Definition: In good years, create large reserves (accruals) for potential future losses. In bad years, reverse reserves and boost earnings.

Red flags:

  • Reserves increasing during peak earnings years

  • Reserves reversed during down years

  • Reserve balances seem disproportionate to risk

  • Write-downs/reversals not explained in MD&A

Real example: Enron (reserve manipulation)

Enron's "mark-to-market" accounting allowed estimated future profits to be recognized as present earnings. Management then:

  • In good years: Created large "loss reserves" for perceived risks

  • In bad years: Reversed reserves (reducing expenses) and inflated earnings

Effect:

  • Reported earnings appeared smooth (no quarterly volatility)

  • Actual business was increasingly stressed

How to detect cookie-jar reserves:

  1. Track reserve balances over time (Allowance for Doubtful Accounts, Warranty Reserves, etc.)

  2. Compare reserve reversals to new reserves accrued

  3. If reversals > new accruals in recent year, company may be using reserves to smooth earnings

  4. Calculate reserve levels relative to underlying risks (e.g., Doubtful Accounts should be ~2-5% of receivables)

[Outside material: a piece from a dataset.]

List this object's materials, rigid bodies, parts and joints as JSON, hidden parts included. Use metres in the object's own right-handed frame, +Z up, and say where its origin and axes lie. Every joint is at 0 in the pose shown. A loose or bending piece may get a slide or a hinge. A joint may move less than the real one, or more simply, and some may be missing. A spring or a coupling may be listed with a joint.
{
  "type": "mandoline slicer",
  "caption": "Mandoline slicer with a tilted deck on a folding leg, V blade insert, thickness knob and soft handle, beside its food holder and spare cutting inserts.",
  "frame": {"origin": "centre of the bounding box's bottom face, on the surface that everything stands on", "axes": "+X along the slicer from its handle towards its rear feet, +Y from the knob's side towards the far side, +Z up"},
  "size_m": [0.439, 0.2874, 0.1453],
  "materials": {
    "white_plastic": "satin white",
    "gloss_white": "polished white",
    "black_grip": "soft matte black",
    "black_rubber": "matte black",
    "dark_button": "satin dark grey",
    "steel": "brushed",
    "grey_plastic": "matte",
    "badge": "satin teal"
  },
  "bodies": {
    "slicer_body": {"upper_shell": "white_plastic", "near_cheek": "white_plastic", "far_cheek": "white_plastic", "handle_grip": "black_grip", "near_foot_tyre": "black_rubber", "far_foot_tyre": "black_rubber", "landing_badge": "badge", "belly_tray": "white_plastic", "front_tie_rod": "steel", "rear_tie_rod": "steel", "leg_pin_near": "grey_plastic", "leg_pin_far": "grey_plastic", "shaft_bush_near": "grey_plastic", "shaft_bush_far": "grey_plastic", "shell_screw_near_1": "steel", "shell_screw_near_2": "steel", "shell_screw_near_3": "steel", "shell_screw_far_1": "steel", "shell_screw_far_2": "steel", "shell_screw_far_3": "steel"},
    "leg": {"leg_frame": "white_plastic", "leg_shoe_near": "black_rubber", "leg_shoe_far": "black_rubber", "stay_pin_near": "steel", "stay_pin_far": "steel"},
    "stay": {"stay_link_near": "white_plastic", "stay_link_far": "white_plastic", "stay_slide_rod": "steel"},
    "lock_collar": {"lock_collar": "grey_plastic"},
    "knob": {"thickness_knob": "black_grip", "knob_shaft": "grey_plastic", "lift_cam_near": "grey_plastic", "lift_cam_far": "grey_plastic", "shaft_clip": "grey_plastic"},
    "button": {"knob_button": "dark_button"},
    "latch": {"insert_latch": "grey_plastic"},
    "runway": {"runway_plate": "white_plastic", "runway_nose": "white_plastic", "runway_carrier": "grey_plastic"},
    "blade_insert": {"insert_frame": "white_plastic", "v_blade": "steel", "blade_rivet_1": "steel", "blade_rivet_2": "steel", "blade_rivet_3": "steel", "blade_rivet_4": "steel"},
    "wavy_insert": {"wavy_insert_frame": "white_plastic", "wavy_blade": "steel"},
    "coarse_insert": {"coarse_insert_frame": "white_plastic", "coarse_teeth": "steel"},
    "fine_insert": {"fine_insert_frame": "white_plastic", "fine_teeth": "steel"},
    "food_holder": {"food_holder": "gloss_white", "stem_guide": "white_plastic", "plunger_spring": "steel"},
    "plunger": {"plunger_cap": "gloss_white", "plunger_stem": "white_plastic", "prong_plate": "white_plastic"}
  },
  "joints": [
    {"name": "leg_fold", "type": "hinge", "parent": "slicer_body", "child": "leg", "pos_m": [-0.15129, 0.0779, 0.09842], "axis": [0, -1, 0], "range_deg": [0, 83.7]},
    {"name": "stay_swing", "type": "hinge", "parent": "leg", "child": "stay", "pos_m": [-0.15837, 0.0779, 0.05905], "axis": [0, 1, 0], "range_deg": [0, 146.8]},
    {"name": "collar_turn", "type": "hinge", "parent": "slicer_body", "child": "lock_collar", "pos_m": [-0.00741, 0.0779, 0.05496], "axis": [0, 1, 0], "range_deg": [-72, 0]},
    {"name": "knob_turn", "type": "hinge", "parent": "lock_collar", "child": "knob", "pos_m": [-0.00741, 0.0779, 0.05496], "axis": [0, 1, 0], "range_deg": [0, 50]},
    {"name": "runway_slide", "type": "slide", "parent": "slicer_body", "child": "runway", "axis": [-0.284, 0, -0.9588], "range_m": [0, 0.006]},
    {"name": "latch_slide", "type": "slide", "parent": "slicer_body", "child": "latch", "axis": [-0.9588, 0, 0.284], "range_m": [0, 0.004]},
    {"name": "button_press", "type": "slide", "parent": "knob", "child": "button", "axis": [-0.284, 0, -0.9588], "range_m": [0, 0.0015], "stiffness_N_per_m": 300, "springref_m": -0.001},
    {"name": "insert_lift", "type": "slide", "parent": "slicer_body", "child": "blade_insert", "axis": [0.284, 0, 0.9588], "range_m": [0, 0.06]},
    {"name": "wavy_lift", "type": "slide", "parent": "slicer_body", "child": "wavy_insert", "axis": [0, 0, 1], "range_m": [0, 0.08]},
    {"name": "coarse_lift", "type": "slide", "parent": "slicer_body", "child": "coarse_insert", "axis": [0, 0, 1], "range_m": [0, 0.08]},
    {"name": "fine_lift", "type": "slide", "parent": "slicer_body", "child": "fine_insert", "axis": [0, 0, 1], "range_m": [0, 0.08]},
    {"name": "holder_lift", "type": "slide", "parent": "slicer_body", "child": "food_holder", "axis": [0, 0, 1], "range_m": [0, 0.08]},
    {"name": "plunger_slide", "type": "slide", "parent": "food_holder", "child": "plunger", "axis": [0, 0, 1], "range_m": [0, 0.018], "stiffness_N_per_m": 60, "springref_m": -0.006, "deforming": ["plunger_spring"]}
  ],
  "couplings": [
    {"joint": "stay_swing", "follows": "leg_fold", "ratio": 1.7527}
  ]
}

  5. Read MD&A: Management should explain reserve changes clearly

Technique 3: One-Time Charges & Restructuring Abuse

Definition: Management takes large one-time charges in quarters when earnings are already weak, hiding ongoing operating problems. Or, recurring expenses are labeled as "one-time," so "adjusted EBITDA" excludes them.

Red flags:

  • Large "one-time" charges every few years (if recurring, it's not one-time)

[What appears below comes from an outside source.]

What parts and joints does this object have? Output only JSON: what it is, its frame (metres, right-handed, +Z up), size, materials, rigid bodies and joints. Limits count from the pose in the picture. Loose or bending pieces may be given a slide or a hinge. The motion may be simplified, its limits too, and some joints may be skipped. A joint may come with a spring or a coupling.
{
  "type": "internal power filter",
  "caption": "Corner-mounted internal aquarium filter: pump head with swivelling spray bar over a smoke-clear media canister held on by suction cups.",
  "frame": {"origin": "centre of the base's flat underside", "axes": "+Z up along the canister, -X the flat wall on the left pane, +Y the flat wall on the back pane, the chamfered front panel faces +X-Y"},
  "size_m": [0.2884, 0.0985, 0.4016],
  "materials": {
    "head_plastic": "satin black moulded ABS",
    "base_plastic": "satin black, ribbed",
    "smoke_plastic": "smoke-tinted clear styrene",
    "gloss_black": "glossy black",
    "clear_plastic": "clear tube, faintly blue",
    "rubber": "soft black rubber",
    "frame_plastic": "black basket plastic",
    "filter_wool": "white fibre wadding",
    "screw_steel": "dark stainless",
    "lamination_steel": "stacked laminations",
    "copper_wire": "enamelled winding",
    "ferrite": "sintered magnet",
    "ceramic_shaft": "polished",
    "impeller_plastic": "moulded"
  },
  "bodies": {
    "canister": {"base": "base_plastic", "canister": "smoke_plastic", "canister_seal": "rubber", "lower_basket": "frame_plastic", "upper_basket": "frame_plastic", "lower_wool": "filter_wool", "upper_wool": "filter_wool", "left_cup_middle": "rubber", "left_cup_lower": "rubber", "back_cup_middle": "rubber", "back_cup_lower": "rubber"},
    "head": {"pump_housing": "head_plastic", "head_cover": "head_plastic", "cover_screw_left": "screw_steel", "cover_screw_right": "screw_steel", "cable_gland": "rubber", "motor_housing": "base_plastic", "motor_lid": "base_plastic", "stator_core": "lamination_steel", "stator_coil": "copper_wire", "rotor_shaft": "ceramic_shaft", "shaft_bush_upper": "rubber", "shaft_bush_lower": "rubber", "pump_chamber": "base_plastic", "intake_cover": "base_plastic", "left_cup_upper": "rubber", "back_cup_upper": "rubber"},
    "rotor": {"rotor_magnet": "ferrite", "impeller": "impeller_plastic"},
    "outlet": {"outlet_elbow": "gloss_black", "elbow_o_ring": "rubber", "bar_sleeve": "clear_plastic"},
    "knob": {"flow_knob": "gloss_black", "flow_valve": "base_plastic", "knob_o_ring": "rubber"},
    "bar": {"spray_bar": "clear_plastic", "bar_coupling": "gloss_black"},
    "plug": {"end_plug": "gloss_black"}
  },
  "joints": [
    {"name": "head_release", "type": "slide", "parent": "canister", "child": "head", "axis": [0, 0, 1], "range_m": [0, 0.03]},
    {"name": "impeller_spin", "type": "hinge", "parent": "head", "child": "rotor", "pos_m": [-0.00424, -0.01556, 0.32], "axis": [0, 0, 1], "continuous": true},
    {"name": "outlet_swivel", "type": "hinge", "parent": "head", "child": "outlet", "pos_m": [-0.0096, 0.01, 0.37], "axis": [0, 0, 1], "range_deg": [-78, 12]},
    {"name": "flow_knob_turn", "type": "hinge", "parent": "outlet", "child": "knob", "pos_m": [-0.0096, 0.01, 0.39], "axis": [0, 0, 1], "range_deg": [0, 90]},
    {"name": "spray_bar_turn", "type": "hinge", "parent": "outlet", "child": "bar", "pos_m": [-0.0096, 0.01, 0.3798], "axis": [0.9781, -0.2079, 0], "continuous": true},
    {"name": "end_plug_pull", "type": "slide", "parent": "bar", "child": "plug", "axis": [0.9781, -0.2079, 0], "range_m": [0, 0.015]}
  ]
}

  • Adjusted EBITDA significantly higher than GAAP earnings

  • Restructuring charges for same division multiple times

  • Management emphasis on "normalized" or "adjusted" earnings (excluding bad items)

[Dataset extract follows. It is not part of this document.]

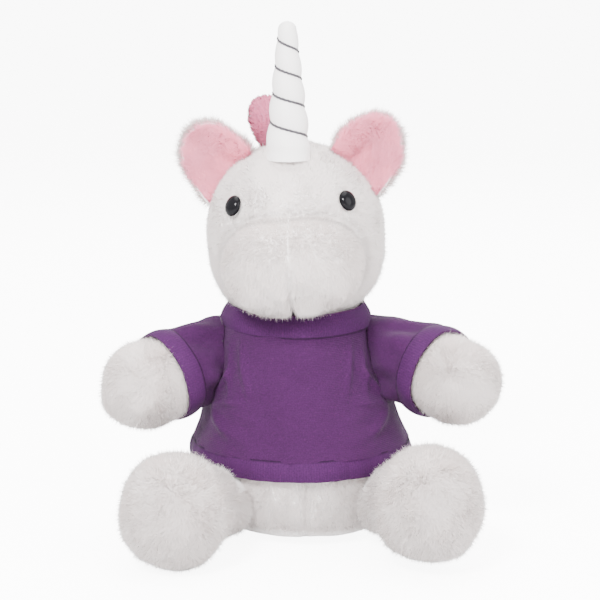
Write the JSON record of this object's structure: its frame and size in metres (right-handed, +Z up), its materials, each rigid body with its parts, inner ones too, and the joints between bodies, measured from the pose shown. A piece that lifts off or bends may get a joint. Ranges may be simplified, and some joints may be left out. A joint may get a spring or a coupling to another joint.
{
  "type": "plush unicorn toy",
  "caption": "Sitting stuffed unicorn with a wide soft muzzle, a horn wound with thread, held-out arms, round soles and a knitted short-sleeved shirt.",
  "frame": {"origin": "middle of the flat seat, on the surface the toy sits on", "axes": "+Z up; the toy faces -Y; its own left side is +X"},
  "size_m": [0.1909, 0.1891, 0.2485],
  "materials": {
    "white_plush": "short napped pile",
    "pink_plush": "short napped pile",
    "mane_plush": "short smooth pile",
    "satin": "soft satin sheen",
    "silver_cord": "twisted thread",
    "jersey": "fine knitted jersey",
    "rib_knit": "ribbed knit",
    "eye_black": "polished dome",
    "washer_plastic": "moulded",
    "fibre_fill": "loose polyester fibre",
    "lining_cloth": "plain woven cotton",
    "pellet_plastic": "small smooth beads",
    "label_tape": "woven satin tape, blank"
  },
  "bodies": {
    "torso": {"neck_filling": "fibre_fill", "torso_cover": "white_plush", "torso_stuffing": "fibre_fill", "seat_panel": "white_plush", "pellet_bag": "lining_cloth", "pellets": "pellet_plastic", "care_label": "label_tape", "shirt_front": "jersey", "shirt_back": "jersey", "neck_band": "rib_knit", "hem_band": "rib_knit"},
    "head": {"head_cover": "white_plush", "head_stuffing": "fibre_fill", "muzzle_cover": "white_plush", "muzzle_stuffing": "fibre_fill", "left_eye": "eye_black", "right_eye": "eye_black", "left_eye_washer": "washer_plastic", "right_eye_washer": "washer_plastic", "forelock": "mane_plush", "mane": "mane_plush"},
    "left_ear": {"left_ear_back": "white_plush", "left_ear_lining": "pink_plush"},
    "right_ear": {"right_ear_back": "white_plush", "right_ear_lining": "pink_plush"},
    "horn": {"horn_cover": "satin", "horn_stuffing": "fibre_fill", "horn_cord": "silver_cord"},
    "tail": {"tail_cover": "mane_plush", "tail_stuffing": "fibre_fill"},
    "left_arm": {"left_arm_cover": "white_plush", "left_arm_stuffing": "fibre_fill", "left_sleeve": "jersey", "left_cuff": "rib_knit"},
    "right_arm": {"right_arm_cover": "white_plush", "right_arm_stuffing": "fibre_fill", "right_sleeve": "jersey", "right_cuff": "rib_knit"},
    "left_leg": {"left_leg_cover": "white_plush", "left_sole": "white_plush", "left_leg_stuffing": "fibre_fill"},
    "right_leg": {"right_leg_cover": "white_plush", "right_sole": "white_plush", "right_leg_stuffing": "fibre_fill"}
  },
  "joints": [
    {"name": "head_turn", "type": "hinge", "parent": "torso", "child": "head", "pos_m": [-0.0048, -0.005, 0.1475], "axis": [0, 0, 1], "range_deg": [-20, 20], "stiffness_Nm_per_rad": 0.35},
    {"name": "left_ear_fold", "type": "hinge", "parent": "head", "child": "left_ear", "pos_m": [0.02555, -0.00686, 0.17791], "axis": [0.7058, -0.0432, -0.7071], "range_deg": [-10, 10], "stiffness_Nm_per_rad": 0.01},
    {"name": "right_ear_fold", "type": "hinge", "parent": "head", "child": "right_ear", "pos_m": [-0.03816, -0.00296, 0.17456], "axis": [0.6281, -0.0384, 0.7771], "range_deg": [-10, 10], "stiffness_Nm_per_rad": 0.01},
    {"name": "horn_flex", "type": "hinge", "parent": "head", "child": "horn", "pos_m": [-0.00796, -0.02257, 0.18728], "axis": [0.061, 0.9981, 0], "range_deg": [-5, 5], "stiffness_Nm_per_rad": 0.06},
    {"name": "tail_swing", "type": "hinge", "parent": "torso", "child": "tail", "pos_m": [0, 0.0563, 0.025], "axis": [0, 0, 1], "range_deg": [-18, 18], "stiffness_Nm_per_rad": 0.02},
    {"name": "left_arm_raise", "type": "hinge", "parent": "torso", "child": "left_arm", "pos_m": [0.044, -0.007, 0.087], "axis": [-0.7193, -0.6947, 0], "range_deg": [-5, 24], "stiffness_Nm_per_rad": 0.14},
    {"name": "right_arm_raise", "type": "hinge", "parent": "torso", "child": "right_arm", "pos_m": [-0.044, -0.007, 0.087], "axis": [-0.5878, 0.809, 0], "range_deg": [-5, 24], "stiffness_Nm_per_rad": 0.14},
    {"name": "left_leg_splay", "type": "hinge", "parent": "torso", "child": "left_leg", "pos_m": [0.033, -0.027, 0.02], "axis": [0, 0, 1], "range_deg": [-6, 12], "stiffness_Nm_per_rad": 0.25},
    {"name": "right_leg_splay", "type": "hinge", "parent": "torso", "child": "right_leg", "pos_m": [-0.033, -0.027, 0.02], "axis": [0, 0, -1], "range_deg": [-6, 12], "stiffness_Nm_per_rad": 0.25}
  ]
}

Real example: GE under Jeff Immelt (2000-2015)

GE took large restructuring charges almost annually, claiming they were "one-time." Effects:

  • Distracted from declining operational earnings

  • Made prior-year "normalized" earnings look better by comparison

  • Stock underperformed for 15 years despite seemingly good "adjusted" earnings

How to detect restructuring abuse:

  1. Count "one-time" charges over past 10 years; if >3, they're not one-time

  2. Track if same division has restructuring charges repeatedly

  3. Compare GAAP earnings to "Adjusted EBITDA"; if gap >20%, large red flag

  4. Categorize one-time charges: Some are legitimate (discontinued business). Others are suspicious (same restructuring every year).

  5. Ask: If this is really a "one-time" event, why does management need to "adjust" it away from reported earnings?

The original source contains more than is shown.